Dolphinscheduler + Notebook open-source Big data Studio

高楚枫

Chinese Session 2022-07-31 15:30 GMT+8  (ROOM : A) #bigdata

For big data engineers, the development and scheduling of big data jobs usually takes place in different environments. After job development and debugging is completed in the IDE, the code is copied or packaged into a scheduling tool for scheduling. On the one hand, it affects the development efficiency; on the other hand, it may produce unpredictable problems due to the difference of environment. This presentation will show you how to use the Open source Apache Dolphinscheduler scheduling tool and Apache Zeppelin and Jupyter notebooks to form a big data development Studio.
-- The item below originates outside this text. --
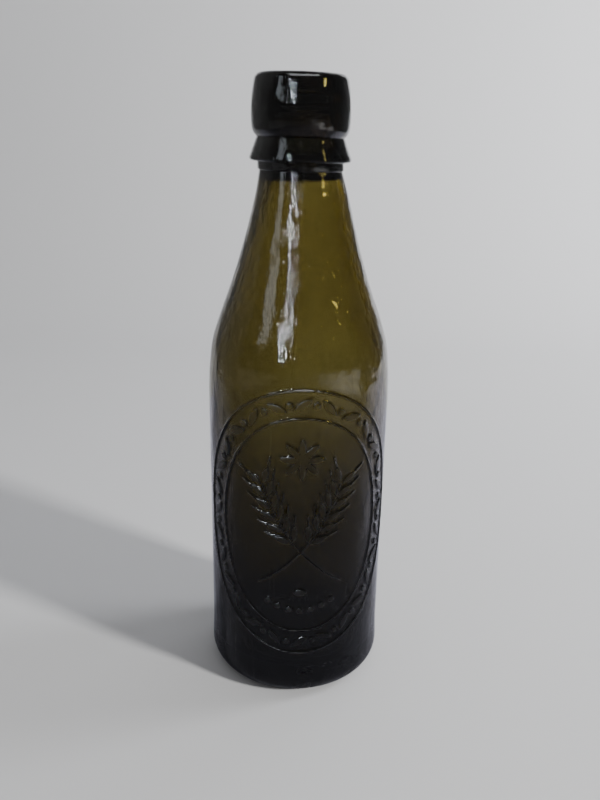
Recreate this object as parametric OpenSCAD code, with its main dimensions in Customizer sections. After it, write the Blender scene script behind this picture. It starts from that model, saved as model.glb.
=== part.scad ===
// Hand-finished beer bottle of thick dark glass, closed by a glass marble inside its finish.
// Origin at the middle of the base, on the surface it stands on. +Z runs up to the mouth.
// Millimetres. The front faces -Y.

/* [Body] */
// Overall height, from the surface it stands on to the rim
height = 248; // [236:1:262]
// Outer diameter of the straight body
body_d = 75; // [70:0.5:82]
// Radius of the rounded heel
heel_round = 8.7; // [5:0.1:11]
// Glass thickness of the shoulder and the neck
wall = 3.3; // [2.6:0.1:4]
// Glass thickness at the foot of the body, where it is heaviest
foot_wall = 5.4; // [4:0.1:7]

/* [Base] */
// Width of the flat ring that the bottle stands on
rest_w = 4.1; // [2:0.1:6]
// Height of the push-up inside that ring
kick_h = 7; // [4:0.5:11]
// Rounding between the push-up and the resting ring
kick_round = 2.5; // [1:0.1:3]
// Glass thickness between the push-up and the floor inside
floor_t = 7.5; // [5:0.1:10]
// Rounding between the floor and the wall inside
floor_round = 9; // [6:0.5:12]

/* [Shoulder and neck] */
// Height where the body starts to draw in
shoulder_z = 124; // [112:1:136]
// How far up the curve stays full before it turns in
shoulder_pull = 36; // [26:1:46]
// How far down the curve keeps the neck's slope
neck_pull = 62; // [50:1:70]
// Slope of the neck's side at its top, in degrees from upright
neck_lean = 12; // [9:0.5:15]
// Outer diameter of the neck at its top
neck_d = 31.6; // [29:0.1:35]

/* [Finish outside] */
// Height of the finish, from the neck's top to the rim
finish_h = 34; // [31:0.5:38]
// How far the small step ring at the foot of the finish stands out of the neck
step_proud = 0.6; // [0.2:0.1:1.5]
// Height of the step ring
step_h = 3.4; // [2:0.1:4.5]
// Diameter of the flared skirt at its lower edge
skirt_d = 38.6; // [35:0.1:43]
// Height of the skirt
skirt_h = 8.5; // [6.5:0.1:10]
// Rounding of the skirt's lower edge
skirt_round = 0.9; // [0.4:0.1:1.4]
// Largest diameter of the lip band
band_d = 37.2; // [34:0.1:41]
// Depth of the groove between skirt and band, in from the band's widest place
groove_depth = 2.1; // [1.2:0.1:3]
// Height of the band's widest place over the groove
band_rise = 8.6; // [7:0.1:11]
// Radius of the band's barrel curve
band_curve = 53; // [35:1:80]
// Rounding of the band's lower corner
band_low_round = 5; // [3:0.1:6]
// Rounding of the rim's outer corner
rim_round = 2.8; // [1.5:0.1:4]

/* [Closure] */
// Diameter of the glass marble
marble_d = 16.5; // [15:0.1:18]
// Play between the marble and the chamber, on each side
marble_play = 2; // [1:0.1:2.5]
// Gap kept between the marble and what stops it
marble_gap = 0.25; // [0.15:0.05:0.4]
// How far the mouth's bore is drawn in over the marble, on each side
mouth_hold = 0.55; // [0.3:0.05:1.5]
// Rounding of the mouth's inner edge
mouth_round = 1.4; // [0.6:0.1:2]
// How far the sealing ring reaches in over the marble, on each side
ring_hold = 2.05; // [1.6:0.05:2.6]
// Thickness of the sealing ring's round section
ring_t = 4.4; // [3.8:0.1:5]
// Depth from the rim to the middle of the sealing ring
ring_depth = 9.5; // [8:0.1:12]
// Gap between the sealing ring and its groove
ring_fit = 0.05; // [0.02:0.01:0.1]
// Thickness of the lip that holds the sealing ring from below
ring_lip_t = 1; // [0.6:0.1:2]
// Gap between the marble and that lip, on each side
ring_lip_gap = 0.65; // [0.3:0.05:1]
// How far the ledge reaches in under the marble, on each side
ledge_hold = 2.85; // [2.6:0.05:3.6]
// Thickness of the ledge at its hole
ledge_t = 3; // [2:0.1:4]
// How far the ledge's underside lies below the neck's top
ledge_drop = 2.7; // [1:0.1:5]
// Slope of the marble's seat on the ledge, in degrees from upright
seat_angle = 45; // [41:1:50]
// Rounding of the ledge's corners and of the chamber's
inner_round = 1.5; // [0.5:0.1:2]

/* [Hidden] */
$fn = 144;

// Steps of a small rounding, and of the long curve from body to neck
round_steps = 10;
curve_steps = 36;
// How far the mouth's cut runs past the rim
overcut = 1;
// Slope of the chamber's shoulder under the ring's lip
chamfer_angle = 45;

body_r = body_d / 2;
neck_r = neck_d / 2;
neck_top_z = height - finish_h;

// The push-up is a dome, and the floor over it a larger dome on the same centre
kick_edge_centre = [body_r - heel_round - rest_w, kick_round];
kick_dome_r = (pow(kick_edge_centre.x, 2) + kick_h * (kick_h - 2 * kick_round)) / (2 * kick_h);
kick_centre = [0, kick_h - kick_dome_r];
floor_dome_r = kick_dome_r + floor_t;
floor_edge_x = body_r - foot_wall - floor_round;
floor_edge_rise = sqrt(pow(floor_dome_r + floor_round, 2) - pow(floor_edge_x, 2));
floor_edge_centre = kick_centre + [floor_edge_x, floor_edge_rise];

// Heights in the finish, upwards
step_r = neck_r + step_proud;
skirt_z = neck_top_z + step_h;
groove = [band_d / 2 - groove_depth, skirt_z + skirt_h];
band_z = groove.y + band_rise;

// The barrel's centre lies across the axis, and both of the band's corners touch it inside
barrel_centre = [band_d / 2 - band_curve, band_z];
band_low_centre = meet(barrel_centre, band_curve - band_low_round, groove, band_low_round);
rim_rise = height - rim_round - band_z;
rim_centre = barrel_centre + [sqrt(pow(band_curve - rim_round, 2) - pow(rim_rise, 2)), rim_rise];
skirt_edge_centre = [skirt_d / 2 - skirt_round, skirt_z + skirt_round];

// The closure's radii all follow the marble's
marble_r = marble_d / 2;
mouth_r = marble_r - mouth_hold;
chamber_r = marble_r + marble_play;
ring_lip_r = marble_r + ring_lip_gap;
ring_mid_r = marble_r - ring_hold + ring_t / 2;
ledge_hole_r = marble_r - ledge_hold;

// Heights in the closure
ring_z = height - ring_depth;
ring_lip_z = ring_z - ring_t / 2 - ring_lip_t;
ledge_z = neck_top_z - ledge_drop;
seat_z = ledge_z + ledge_t;
seat_top_z = seat_z + (chamber_r - ledge_hole_r) / tan(seat_angle);
chamber_top_z = ring_lip_z - (chamber_r - ring_lip_r) / tan(chamfer_angle);
ledge_corner_z = ledge_z - inner_round;

// The marble at rest on its seat, and how far it rises to the sealing ring
marble_z = seat_z + (marble_r + marble_gap - ledge_hole_r * cos(seat_angle)) / sin(seat_angle);
ring_reach = marble_r + marble_gap + ring_t / 2;
marble_travel = ring_z - sqrt(pow(ring_reach, 2) - pow(ring_mid_r, 2)) - marble_z;
echo(marble_travel = marble_travel);

// Points of an arc, with its angles in degrees from +X
function arc(centre, r, from, to, steps = round_steps) = [
    for (i = [0:steps])
        let (a = from + (to - from) * i / steps) centre + r * [cos(a), sin(a)]
];

// Where two circles cross, on the left of the line from the first centre to the second
function meet(c1, r1, c2, r2) =
    let (
        d = c2 - c1,
        u = d / norm(d),
        along = (r1 * r1 - r2 * r2 + d * d) / (2 * norm(d)),
        aside = sqrt(r1 * r1 - along * along)
    )
    c1 + along * u + aside * [-u.y, u.x];

// Angle at which a line from point p touches a circle on its outer side
function touch_angle(p, centre, r) =
    let (d = centre - p) atan2(d.y, d.x) + acos(-r / norm(d));

// Direction from point a to point b
function bearing(a, b) = atan2(b.y - a.y, b.x - a.x);

// Cubic curve from the body to the neck's top
shoulder_curve = [
    [body_r, shoulder_z],
    [body_r, shoulder_z + shoulder_pull],
    [neck_r, neck_top_z] + neck_pull * [sin(neck_lean), -cos(neck_lean)],
    [neck_r, neck_top_z]
];

function curve_point(c, t) =
    pow(1 - t, 3) * c[0] + 3 * t * pow(1 - t, 2) * c[1] + 3 * t * t * (1 - t) * c[2] + pow(t, 3) * c[3];

function curve_direction(c, t) =
    pow(1 - t, 2) * (c[1] - c[0]) + 2 * t * (1 - t) * (c[2] - c[1]) + t * t * (c[3] - c[2]);

// The same curve, moved inwards by the wall's thickness
function inner_curve_point(t) =
    let (d = curve_direction(shoulder_curve, t))
    curve_point(shoulder_curve, t) + wall * [-d.y, d.x] / norm(d);

// Radius inside the neck near its top, where its wall is all but straight
function neck_bore_r(z) = neck_r + (neck_top_z - z) * tan(neck_lean) - wall / cos(neck_lean);

// From the middle of the push-up, round the heel and up the side to the neck's top
body_outline =
    let (kick_edge = bearing(kick_centre, kick_edge_centre))
    concat(
        arc(kick_centre, kick_dome_r, 90, kick_edge, curve_steps / 2),
        arc(kick_edge_centre, kick_round, kick_edge + 180, 270),
        arc([body_r - heel_round, heel_round], heel_round, -90, 0),
        [for (i = [0:curve_steps]) curve_point(shoulder_curve, i / curve_steps)]
    );

// From the neck's top to the rim: step ring, skirt, groove and band
finish_outline =
    let (
        band_low = bearing(barrel_centre, band_low_centre),
        band_top = bearing(barrel_centre, rim_centre)
    )
    concat(
        arc([neck_r, neck_top_z + step_proud], step_proud, -90, 0),
        [[step_r, skirt_z]],
        arc(skirt_edge_centre, skirt_round, -90, touch_angle(groove, skirt_edge_centre, skirt_round)),
        arc(band_low_centre, band_low_round, bearing(band_low_centre, groove), band_low),
        arc(barrel_centre, band_curve, band_low, band_top),
        arc(rim_centre, rim_round, band_top, 90)
    );

// Inside of the body, from the middle of the floor up to the ledge
hollow_outline =
    let (floor_edge = bearing(kick_centre, floor_edge_centre))
    concat(
        arc(kick_centre, floor_dome_r, 90, floor_edge, curve_steps / 2),
        arc(floor_edge_centre, floor_round, floor_edge - 180,
            touch_angle([body_r - wall, shoulder_z], floor_edge_centre, floor_round)),
        [
            for (i = [0:curve_steps])
                let (p = inner_curve_point(i / curve_steps))
                if (p.y < ledge_corner_z) p
        ],
        arc([neck_bore_r(ledge_corner_z) - inner_round / cos(neck_lean), ledge_corner_z],
            inner_round, neck_lean, 90)
    );

// Way through the finish: ledge hole, marble's seat, chamber, ring's lip and mouth
closure_outline = concat(
    arc([ledge_hole_r + inner_round, ledge_z + inner_round], inner_round, 270, 180),
    [[ledge_hole_r, seat_z]],
    arc([chamber_r - inner_round, seat_top_z + inner_round * tan(seat_angle / 2)],
        inner_round, -seat_angle, 0),
    arc([chamber_r - inner_round, chamber_top_z - inner_round * tan(chamfer_angle / 2)],
        inner_round, 0, chamfer_angle),
    [
        [ring_lip_r, ring_lip_z],
        [ring_lip_r, ring_z],
        [mouth_r, ring_z]
    ],
    arc([mouth_r + mouth_round, height - mouth_round], mouth_round, 180, 90),
    [[mouth_r + mouth_round, height + overcut]]
);

module revolve(outline) {
    rotate_extrude() polygon(outline);
}

module round_ring(section_d) {
    rotate_extrude()
        translate([ring_mid_r, ring_z])
            circle(d = section_d);
}

// One-piece bottle, with its walls, pushed-up base, ledge, chamber and ring groove
module bottle_glass() {
    color([0.22, 0.19, 0.06])
        difference() {
            revolve(concat(body_outline, finish_outline, [[0, height]]));
            revolve(concat(hollow_outline, closure_outline, [[0, height + overcut]]));
            round_ring(ring_t + 2 * ring_fit);
        }
}

// Rubber ring that the marble is pressed against
module seal_ring() {
    color([0.1, 0.08, 0.07])
        round_ring(ring_t);
}

// Marble, resting on the ledge
module marble() {
    color([0.3, 0.45, 0.35])
        translate([0, 0, marble_z])
            sphere(d = marble_d);
}

bottle_glass();
seal_ring();
marble();
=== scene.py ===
import math

import bmesh
import bpy
import numpy as np
from mathutils import Matrix, Quaternion, Vector


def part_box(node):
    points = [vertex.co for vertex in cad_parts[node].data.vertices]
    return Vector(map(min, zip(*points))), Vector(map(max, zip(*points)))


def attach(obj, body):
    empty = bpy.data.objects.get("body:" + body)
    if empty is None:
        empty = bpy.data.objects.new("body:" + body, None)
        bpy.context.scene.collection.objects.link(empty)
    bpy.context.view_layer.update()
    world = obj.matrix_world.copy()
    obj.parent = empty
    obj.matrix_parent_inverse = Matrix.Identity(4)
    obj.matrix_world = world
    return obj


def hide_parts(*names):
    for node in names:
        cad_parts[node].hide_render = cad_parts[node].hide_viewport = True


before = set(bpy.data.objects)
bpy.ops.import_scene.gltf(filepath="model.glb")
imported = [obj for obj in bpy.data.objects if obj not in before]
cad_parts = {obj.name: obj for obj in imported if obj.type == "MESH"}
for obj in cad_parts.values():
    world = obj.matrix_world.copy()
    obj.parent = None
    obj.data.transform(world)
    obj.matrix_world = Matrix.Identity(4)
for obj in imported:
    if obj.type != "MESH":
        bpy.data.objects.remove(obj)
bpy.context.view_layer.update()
mm = 0.001


def addObject(name, data):
    made = bpy.data.objects.new(name, data)
    bpy.context.scene.collection.objects.link(made)
    return made


# The photograph's camera, found from both edges of the bottle's outline
photoCamera = {
    "focalPixels": 775.0,
    "pictureHeight": 800,
    "pictureMiddleX": 300.0,
    "bottleAxisX": 298.2,
    "pitch": 19.81,
    "roll": 1.03,
    "distance": 305.5 * mm,
    "height": 231.4 * mm,
    "sensorWidth": 36.0,
    "nearClip": 0.01,
}


def placeCamera(values):
    data = bpy.data.cameras.new("photoCamera")
    data.sensor_width = values["sensorWidth"]
    data.lens = values["focalPixels"] / values["pictureHeight"] * data.sensor_width
    data.clip_start = values["nearClip"]
    camera = addObject("photoCamera", data)
    yaw = math.atan2(values["pictureMiddleX"] - values["bottleAxisX"], values["focalPixels"])
    turn = Matrix.Rotation(-yaw, 4, "Z")
    tilt = Matrix.Rotation(math.radians(90 - values["pitch"]), 4, "X")
    lean = Matrix.Rotation(math.radians(values["roll"]), 4, "Z")
    place = Matrix.Translation((0, -values["distance"], values["height"]))
    camera.matrix_world = place @ turn @ tilt @ lean
    bpy.context.scene.camera = camera


placeCamera(photoCamera)


# Helpers for node trees. A feed is a link where it is a socket, and else a plain value
def feed(tree, node, feeds):
    for key, value in feeds.items():
        if isinstance(value, bpy.types.NodeSocket):
            tree.links.new(value, node.inputs[key])
        else:
            node.inputs[key].default_value = value


def addNode(tree, kind, fields=None, feeds=None):
    node = tree.nodes.new(kind)
    for field, value in (fields or {}).items():
        setattr(node, field, value)
    feed(tree, node, feeds or {})
    return node


def calc(tree, operation, *values):
    node = addNode(tree, "ShaderNodeMath", {"operation": operation}, dict(enumerate(values)))
    return node.outputs[0]


def product(tree, first, *others):
    for other in others:
        first = calc(tree, "MULTIPLY", first, other)
    return first


def mapRange(tree, value, low, high, toLow=0.0, toHigh=1.0, smooth=False):
    fields = {"interpolation_type": "SMOOTHSTEP" if smooth else "LINEAR"}
    feeds = {"Value": value, "From Min": low, "From Max": high, "To Min": toLow, "To Max": toHigh}
    return addNode(tree, "ShaderNodeMapRange", fields, feeds).outputs[0]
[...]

After the data platform team ADAPTS to the relevant environment, big data /AI engineers develop /debug interactive online and perform one-click scheduling, eliminating the need to spend time dealing with adaptation problems caused by inconsistent environments, greatly improving the efficiency and experience of big data operation and development. The integration code covered in the talk is fully open source and you are welcome to download it.

Speakers:


Chufeng Gao: Ali Cloud EMR data development team, Basic platform development engineer, He graduated from Shanghai Jiao Tong University and Purdue University. The ex - SDE @ Amazon, Seattle. Now he is working in the EMR data development team of Ali Cloud. Apache Dolphinscheduler, Airflow, Zeppelin Contributor. Interested in new big data development platform.